- **PROBLEM DESCRIPTION**
Everything in the listing below from the line containing "for (i = [0 : BORDERS])" through the line containing "before = set(bpy.data.objects)" should be repeated exactly; leave out every other line.

- **GIVEN DATA**
──────────

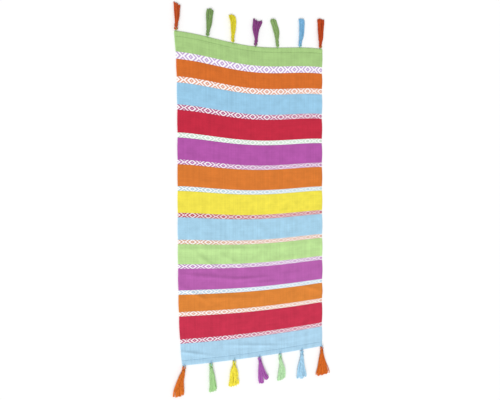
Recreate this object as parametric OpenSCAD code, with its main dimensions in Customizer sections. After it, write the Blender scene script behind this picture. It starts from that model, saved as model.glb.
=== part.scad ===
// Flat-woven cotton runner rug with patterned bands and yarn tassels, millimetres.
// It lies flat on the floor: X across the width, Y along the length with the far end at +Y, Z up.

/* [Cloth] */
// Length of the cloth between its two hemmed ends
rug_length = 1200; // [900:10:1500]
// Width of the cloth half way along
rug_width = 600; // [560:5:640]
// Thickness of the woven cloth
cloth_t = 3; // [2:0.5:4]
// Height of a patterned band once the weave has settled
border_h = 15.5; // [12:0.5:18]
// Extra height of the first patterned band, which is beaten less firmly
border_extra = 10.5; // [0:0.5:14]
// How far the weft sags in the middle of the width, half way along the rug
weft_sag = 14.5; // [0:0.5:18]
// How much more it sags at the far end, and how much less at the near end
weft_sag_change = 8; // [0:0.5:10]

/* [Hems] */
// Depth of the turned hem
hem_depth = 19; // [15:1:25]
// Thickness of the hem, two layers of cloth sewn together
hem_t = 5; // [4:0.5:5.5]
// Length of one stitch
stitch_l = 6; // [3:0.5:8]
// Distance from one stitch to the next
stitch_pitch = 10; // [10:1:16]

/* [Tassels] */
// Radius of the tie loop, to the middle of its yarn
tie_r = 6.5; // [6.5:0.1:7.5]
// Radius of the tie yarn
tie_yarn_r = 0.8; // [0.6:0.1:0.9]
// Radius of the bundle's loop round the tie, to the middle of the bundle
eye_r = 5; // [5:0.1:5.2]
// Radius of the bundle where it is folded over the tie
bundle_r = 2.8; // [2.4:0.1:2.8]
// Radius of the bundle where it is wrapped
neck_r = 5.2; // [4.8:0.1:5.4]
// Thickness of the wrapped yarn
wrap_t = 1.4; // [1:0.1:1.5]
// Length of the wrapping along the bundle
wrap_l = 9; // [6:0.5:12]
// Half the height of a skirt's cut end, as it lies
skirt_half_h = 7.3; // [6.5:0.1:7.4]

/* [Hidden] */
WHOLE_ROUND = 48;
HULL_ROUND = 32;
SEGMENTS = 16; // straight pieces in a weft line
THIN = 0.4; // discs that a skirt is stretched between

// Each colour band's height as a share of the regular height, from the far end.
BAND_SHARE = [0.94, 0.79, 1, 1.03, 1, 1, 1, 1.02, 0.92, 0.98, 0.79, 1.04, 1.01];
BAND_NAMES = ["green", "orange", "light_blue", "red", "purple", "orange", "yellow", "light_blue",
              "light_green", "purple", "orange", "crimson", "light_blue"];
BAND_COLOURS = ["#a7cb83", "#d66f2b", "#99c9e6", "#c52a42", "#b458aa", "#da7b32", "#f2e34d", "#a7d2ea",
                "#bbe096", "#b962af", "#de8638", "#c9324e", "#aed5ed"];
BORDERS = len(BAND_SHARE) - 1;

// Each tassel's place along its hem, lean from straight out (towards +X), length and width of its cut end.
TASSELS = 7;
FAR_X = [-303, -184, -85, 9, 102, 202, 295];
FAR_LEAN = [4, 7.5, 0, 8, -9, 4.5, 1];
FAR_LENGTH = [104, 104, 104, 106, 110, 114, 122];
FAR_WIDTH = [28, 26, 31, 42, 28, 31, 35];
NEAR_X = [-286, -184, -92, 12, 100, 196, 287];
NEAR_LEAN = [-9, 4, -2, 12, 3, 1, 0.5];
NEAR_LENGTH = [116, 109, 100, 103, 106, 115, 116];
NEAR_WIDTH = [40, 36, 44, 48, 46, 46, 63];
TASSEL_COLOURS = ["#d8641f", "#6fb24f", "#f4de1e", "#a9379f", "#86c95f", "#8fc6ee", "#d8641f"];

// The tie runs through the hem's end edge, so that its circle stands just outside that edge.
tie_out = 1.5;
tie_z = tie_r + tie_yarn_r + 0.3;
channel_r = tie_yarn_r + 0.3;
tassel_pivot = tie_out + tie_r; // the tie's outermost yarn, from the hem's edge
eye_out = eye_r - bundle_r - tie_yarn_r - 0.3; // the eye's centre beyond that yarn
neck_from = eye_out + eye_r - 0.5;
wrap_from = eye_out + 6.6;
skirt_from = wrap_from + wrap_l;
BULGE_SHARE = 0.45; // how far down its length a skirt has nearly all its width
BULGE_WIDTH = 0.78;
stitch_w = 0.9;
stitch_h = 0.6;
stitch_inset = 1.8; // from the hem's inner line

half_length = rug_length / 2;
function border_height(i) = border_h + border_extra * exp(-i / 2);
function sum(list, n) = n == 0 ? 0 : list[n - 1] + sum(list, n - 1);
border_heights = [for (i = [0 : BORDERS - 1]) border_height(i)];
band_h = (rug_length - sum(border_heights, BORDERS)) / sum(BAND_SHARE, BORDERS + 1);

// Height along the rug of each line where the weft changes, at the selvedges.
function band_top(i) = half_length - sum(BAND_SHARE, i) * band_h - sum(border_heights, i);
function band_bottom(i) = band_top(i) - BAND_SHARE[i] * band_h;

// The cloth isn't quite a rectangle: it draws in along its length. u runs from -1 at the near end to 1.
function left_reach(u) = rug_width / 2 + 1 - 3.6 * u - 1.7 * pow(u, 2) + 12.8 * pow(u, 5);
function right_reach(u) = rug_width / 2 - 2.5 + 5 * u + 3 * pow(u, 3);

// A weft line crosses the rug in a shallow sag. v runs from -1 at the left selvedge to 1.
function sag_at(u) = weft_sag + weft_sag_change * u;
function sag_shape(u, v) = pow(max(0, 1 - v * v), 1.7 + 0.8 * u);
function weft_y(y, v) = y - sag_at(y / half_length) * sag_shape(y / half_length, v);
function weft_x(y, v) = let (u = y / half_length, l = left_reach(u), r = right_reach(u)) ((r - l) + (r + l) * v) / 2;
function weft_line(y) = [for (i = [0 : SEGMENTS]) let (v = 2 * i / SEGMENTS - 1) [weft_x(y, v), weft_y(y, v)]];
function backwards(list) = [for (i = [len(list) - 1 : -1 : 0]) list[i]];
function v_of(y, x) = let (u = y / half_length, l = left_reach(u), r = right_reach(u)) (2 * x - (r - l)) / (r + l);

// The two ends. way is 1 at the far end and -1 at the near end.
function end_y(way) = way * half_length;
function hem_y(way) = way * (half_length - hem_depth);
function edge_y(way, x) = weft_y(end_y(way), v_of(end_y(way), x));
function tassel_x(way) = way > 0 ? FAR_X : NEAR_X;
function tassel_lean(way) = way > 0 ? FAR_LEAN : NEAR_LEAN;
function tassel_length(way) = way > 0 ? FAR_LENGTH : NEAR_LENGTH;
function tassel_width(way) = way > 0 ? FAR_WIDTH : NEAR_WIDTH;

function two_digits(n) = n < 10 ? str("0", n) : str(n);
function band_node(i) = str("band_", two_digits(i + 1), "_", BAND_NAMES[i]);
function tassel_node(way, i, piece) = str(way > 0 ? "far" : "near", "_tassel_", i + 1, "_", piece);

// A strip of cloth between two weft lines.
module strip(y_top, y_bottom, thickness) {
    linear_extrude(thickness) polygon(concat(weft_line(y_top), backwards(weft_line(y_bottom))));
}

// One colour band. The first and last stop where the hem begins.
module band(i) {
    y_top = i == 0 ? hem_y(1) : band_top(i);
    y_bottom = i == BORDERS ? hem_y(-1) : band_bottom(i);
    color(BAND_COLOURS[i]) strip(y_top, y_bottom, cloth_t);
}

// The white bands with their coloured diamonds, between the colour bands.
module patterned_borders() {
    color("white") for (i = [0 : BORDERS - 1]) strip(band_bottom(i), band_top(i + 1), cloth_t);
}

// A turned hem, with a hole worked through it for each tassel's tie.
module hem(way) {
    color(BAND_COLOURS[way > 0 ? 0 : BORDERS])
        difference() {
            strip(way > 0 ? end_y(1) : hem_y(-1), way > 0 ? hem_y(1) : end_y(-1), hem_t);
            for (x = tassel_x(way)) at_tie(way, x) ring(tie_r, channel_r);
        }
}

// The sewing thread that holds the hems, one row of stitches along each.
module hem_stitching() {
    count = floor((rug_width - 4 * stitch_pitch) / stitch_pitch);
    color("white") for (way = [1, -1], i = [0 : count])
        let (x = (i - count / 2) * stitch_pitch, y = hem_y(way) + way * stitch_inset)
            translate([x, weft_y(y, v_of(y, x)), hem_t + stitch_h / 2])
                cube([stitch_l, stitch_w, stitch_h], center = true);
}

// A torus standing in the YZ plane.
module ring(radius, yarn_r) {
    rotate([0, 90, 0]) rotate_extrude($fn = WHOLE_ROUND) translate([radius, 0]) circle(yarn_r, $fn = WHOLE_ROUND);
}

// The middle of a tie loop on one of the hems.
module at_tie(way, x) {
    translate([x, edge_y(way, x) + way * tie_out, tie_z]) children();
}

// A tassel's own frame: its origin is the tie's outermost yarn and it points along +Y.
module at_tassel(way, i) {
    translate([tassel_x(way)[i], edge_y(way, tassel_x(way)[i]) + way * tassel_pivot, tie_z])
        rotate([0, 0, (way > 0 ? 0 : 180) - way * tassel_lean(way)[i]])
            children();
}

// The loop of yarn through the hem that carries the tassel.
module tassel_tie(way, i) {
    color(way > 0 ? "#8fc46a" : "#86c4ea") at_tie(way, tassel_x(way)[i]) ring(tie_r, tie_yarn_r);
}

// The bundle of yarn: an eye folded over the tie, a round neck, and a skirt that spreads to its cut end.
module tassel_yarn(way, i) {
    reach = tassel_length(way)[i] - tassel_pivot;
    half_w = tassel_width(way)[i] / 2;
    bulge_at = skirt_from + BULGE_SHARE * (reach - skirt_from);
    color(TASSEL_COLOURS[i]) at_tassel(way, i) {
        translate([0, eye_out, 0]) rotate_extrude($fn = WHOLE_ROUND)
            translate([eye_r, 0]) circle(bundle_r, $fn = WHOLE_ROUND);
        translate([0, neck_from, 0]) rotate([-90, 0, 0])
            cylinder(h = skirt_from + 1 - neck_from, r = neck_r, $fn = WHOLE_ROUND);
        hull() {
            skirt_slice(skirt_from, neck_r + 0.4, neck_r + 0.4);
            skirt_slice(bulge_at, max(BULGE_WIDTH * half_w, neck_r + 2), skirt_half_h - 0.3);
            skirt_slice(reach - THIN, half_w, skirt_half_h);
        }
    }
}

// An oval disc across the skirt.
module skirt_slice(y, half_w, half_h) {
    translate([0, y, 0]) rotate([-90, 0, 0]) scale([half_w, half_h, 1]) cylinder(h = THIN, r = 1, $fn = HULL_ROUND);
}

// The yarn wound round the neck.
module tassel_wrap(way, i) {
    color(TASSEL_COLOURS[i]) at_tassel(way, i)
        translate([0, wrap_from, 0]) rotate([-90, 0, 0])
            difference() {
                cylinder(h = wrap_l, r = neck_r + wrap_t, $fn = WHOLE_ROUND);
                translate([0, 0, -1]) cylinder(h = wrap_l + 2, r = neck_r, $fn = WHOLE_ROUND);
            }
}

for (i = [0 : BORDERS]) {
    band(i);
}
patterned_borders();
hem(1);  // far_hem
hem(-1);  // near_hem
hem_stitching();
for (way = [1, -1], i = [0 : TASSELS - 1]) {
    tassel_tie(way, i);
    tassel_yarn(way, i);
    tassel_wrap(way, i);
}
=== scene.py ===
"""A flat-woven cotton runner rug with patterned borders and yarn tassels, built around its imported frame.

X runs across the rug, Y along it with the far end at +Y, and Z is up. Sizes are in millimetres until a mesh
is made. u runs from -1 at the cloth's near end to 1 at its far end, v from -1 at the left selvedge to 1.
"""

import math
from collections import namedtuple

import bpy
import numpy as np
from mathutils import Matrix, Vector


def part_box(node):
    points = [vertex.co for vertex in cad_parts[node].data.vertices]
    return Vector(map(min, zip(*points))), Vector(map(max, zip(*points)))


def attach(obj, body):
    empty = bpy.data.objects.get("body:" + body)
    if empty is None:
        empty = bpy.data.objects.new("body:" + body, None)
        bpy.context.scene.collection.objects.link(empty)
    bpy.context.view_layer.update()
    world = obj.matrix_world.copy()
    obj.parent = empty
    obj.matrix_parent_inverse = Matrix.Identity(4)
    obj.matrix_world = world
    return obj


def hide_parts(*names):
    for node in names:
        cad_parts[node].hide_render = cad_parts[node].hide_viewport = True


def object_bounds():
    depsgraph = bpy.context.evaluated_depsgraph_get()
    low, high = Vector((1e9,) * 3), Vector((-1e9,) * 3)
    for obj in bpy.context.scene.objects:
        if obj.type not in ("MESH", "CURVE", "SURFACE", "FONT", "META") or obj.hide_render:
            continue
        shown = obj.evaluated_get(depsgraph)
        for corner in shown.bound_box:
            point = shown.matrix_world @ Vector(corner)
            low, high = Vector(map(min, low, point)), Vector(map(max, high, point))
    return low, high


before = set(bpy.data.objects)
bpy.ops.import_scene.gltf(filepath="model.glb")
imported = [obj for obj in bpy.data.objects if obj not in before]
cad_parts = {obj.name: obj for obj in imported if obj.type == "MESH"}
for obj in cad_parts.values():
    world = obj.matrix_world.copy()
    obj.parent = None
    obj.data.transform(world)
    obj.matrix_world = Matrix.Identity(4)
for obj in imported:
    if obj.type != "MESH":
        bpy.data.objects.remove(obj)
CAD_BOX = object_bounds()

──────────

- **RESULT OF THE EXERCISE**
for (i = [0 : BORDERS]) {
    band(i);
}
patterned_borders();
hem(1);  // far_hem
hem(-1);  // near_hem
hem_stitching();
for (way = [1, -1], i = [0 : TASSELS - 1]) {
    tassel_tie(way, i);
    tassel_yarn(way, i);
    tassel_wrap(way, i);
}
=== scene.py ===
"""A flat-woven cotton runner rug with patterned borders and yarn tassels, built around its imported frame.

X runs across the rug, Y along it with the far end at +Y, and Z is up. Sizes are in millimetres until a mesh
is made. u runs from -1 at the cloth's near end to 1 at its far end, v from -1 at the left selvedge to 1.
"""

import math
from collections import namedtuple

import bpy
import numpy as np
from mathutils import Matrix, Vector


def part_box(node):
    points = [vertex.co for vertex in cad_parts[node].data.vertices]
    return Vector(map(min, zip(*points))), Vector(map(max, zip(*points)))


def attach(obj, body):
    empty = bpy.data.objects.get("body:" + body)
    if empty is None:
        empty = bpy.data.objects.new("body:" + body, None)
        bpy.context.scene.collection.objects.link(empty)
    bpy.context.view_layer.update()
    world = obj.matrix_world.copy()
    obj.parent = empty
    obj.matrix_parent_inverse = Matrix.Identity(4)
    obj.matrix_world = world
    return obj


def hide_parts(*names):
    for node in names:
        cad_parts[node].hide_render = cad_parts[node].hide_viewport = True


def object_bounds():
    depsgraph = bpy.context.evaluated_depsgraph_get()
    low, high = Vector((1e9,) * 3), Vector((-1e9,) * 3)
    for obj in bpy.context.scene.objects:
        if obj.type not in ("MESH", "CURVE", "SURFACE", "FONT", "META") or obj.hide_render:
            continue
        shown = obj.evaluated_get(depsgraph)
        for corner in shown.bound_box:
            point = shown.matrix_world @ Vector(corner)
            low, high = Vector(map(min, low, point)), Vector(map(max, high, point))
    return low, high


before = set(bpy.data.objects)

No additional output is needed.